Sulfur’s role in the flame retardancy of thio-ether–linked hyperbranched polyphosphoesters in epoxy resins

[Display omitted] •Investigating sulfur’s role in the multifunctionality of hyperbranched poly(phosphoesters).•Two sulfur-containing flame retardants are synthesized: thio-ether and sulfone.•Multi-methodical approach used to understand decomposition pathway.•The incorporation of sulfur changes the modes of action of FRs.•Thio-ethers: S-radical generators; sulfones: flame dilution. Hyperbranched polyphosphoesters are promising multifunctional flame retardants for epoxy resins. These polymers were prepared via thiol-ene polyaddition reactions. While key chemical transformations and modes of actions were elucidated, the role of sulfur in the chemical composition remains an open question. In this study, the FR-performance of a series of phosphorus-based flame retardant additives with and without sulfur (thio-ethers or sulfones) in their structure are compared. The successful synthesis of thio-ether or sulfone-containing variants is described and verified by 1H and 31P NMR, also FTIR and MALDI-TOF. A decomposition process is proposed from pyrolytic evolved gas analysis (TG-FTIR, Py-GC/MS), and flame retardancy effect on epoxy resins is investigated under pyrolytic conditions and via fire testing in the cone calorimeter. The presence of sulfur increased thermal stability of the flame retardants and introduced added condensed phase action.

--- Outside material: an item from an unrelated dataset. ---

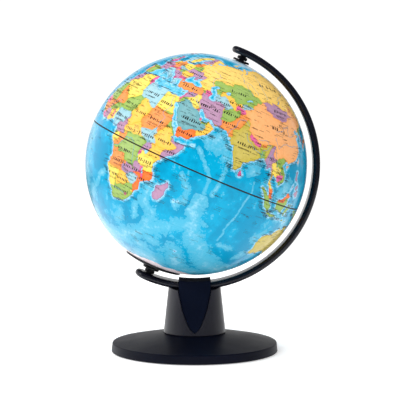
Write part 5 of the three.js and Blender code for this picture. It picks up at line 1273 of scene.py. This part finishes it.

Likely, sulfur radical generation plays a key role in the flame-retardant mode of action, and sulfones released incombustible SO2. The results highlight the multifunctionality of the hyperbranched polymer, which displays better fire performance than its low molar mass thio-ether analogue due to the presence of vinyl groups and higher stability than its monomer due to the presence of thio-ether groups.